- _STATED TASK_
Take from the listing each line that has the string "axes".

- _EXTRACTED INFORMATION_
═══
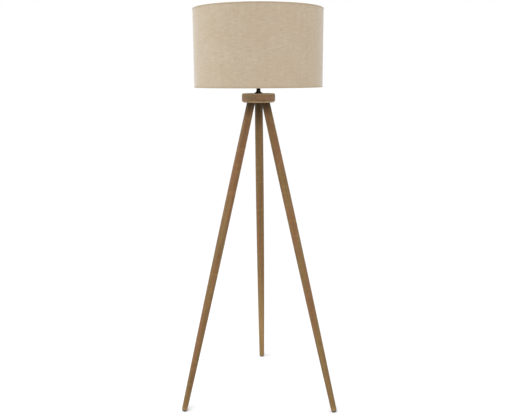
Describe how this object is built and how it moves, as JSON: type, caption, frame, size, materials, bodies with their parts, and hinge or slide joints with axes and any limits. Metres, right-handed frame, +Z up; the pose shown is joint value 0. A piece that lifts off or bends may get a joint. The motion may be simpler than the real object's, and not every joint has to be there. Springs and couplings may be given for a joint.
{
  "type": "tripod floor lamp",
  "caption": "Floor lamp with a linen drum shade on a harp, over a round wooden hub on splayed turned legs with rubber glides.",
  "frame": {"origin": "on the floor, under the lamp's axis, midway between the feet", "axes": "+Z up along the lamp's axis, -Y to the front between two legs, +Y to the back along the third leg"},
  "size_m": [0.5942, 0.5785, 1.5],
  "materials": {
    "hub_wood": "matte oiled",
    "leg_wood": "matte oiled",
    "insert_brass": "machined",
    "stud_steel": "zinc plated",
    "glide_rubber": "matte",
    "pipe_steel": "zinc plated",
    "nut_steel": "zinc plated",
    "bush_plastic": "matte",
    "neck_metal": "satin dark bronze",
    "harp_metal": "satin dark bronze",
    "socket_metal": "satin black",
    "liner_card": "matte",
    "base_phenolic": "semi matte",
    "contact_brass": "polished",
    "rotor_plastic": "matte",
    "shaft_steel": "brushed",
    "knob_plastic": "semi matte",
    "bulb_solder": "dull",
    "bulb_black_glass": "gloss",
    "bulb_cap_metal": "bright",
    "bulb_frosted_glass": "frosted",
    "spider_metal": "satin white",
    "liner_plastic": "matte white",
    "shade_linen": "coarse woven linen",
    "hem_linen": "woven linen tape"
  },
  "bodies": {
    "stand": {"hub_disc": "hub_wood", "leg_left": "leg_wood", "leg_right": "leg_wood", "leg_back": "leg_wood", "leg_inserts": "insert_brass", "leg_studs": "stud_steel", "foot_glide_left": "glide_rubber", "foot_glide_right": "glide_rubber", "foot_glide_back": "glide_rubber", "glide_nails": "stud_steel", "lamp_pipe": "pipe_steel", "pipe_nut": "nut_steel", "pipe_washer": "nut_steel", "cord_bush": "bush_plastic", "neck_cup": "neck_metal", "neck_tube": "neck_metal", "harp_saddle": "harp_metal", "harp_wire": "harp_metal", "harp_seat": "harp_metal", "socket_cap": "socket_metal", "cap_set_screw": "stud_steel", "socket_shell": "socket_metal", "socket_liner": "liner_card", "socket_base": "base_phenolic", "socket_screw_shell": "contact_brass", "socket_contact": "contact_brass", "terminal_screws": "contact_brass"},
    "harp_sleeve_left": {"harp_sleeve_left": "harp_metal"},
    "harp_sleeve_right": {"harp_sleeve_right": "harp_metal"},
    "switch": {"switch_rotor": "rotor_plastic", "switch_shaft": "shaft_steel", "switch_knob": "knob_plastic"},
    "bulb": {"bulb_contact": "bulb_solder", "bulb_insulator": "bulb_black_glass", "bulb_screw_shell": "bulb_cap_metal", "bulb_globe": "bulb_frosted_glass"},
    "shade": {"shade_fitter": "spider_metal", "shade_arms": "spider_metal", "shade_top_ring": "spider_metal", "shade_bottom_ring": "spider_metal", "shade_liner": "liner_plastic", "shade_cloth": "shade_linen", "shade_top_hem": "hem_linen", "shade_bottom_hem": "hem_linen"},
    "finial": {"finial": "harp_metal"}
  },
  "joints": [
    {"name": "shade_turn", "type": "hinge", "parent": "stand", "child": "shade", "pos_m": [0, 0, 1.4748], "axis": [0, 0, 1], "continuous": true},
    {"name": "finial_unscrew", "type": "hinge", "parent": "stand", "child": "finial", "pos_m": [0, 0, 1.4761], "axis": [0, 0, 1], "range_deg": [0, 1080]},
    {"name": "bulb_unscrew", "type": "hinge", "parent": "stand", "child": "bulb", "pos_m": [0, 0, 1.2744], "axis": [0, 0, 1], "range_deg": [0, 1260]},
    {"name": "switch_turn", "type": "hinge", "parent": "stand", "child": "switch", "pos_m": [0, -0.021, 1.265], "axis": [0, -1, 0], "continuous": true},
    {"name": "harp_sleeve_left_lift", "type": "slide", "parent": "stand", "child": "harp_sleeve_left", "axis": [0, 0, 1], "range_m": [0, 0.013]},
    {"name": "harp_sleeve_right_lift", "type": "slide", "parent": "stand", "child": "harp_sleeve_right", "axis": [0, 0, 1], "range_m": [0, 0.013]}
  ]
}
═══
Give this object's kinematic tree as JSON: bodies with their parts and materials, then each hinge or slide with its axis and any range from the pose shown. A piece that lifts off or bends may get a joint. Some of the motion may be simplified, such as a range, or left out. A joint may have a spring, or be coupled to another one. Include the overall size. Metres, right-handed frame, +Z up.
═══
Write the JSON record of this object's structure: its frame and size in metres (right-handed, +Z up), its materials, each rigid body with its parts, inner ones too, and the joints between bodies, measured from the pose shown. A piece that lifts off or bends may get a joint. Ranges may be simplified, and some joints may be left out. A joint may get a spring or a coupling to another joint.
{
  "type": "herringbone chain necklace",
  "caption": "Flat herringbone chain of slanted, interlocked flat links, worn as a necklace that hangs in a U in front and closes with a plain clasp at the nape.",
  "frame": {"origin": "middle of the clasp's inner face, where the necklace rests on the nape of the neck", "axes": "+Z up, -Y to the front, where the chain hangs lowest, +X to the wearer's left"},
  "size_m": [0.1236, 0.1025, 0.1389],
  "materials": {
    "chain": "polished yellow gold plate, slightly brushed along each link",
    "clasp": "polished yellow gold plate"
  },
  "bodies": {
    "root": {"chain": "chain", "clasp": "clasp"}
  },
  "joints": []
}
═══
- _RESULT OF THIS TASK_
Describe how this object is built and how it moves, as JSON: type, caption, frame, size, materials, bodies with their parts, and hinge or slide joints with axes and any limits. Metres, right-handed frame, +Z up; the pose shown is joint value 0. A piece that lifts off or bends may get a joint. The motion may be simpler than the real object's, and not every joint has to be there. Springs and couplings may be given for a joint.
  "frame": {"origin": "on the floor, under the lamp's axis, midway between the feet", "axes": "+Z up along the lamp's axis, -Y to the front between two legs, +Y to the back along the third leg"},
  "frame": {"origin": "middle of the clasp's inner face, where the necklace rests on the nape of the neck", "axes": "+Z up, -Y to the front, where the chain hangs lowest, +X to the wearer's left"},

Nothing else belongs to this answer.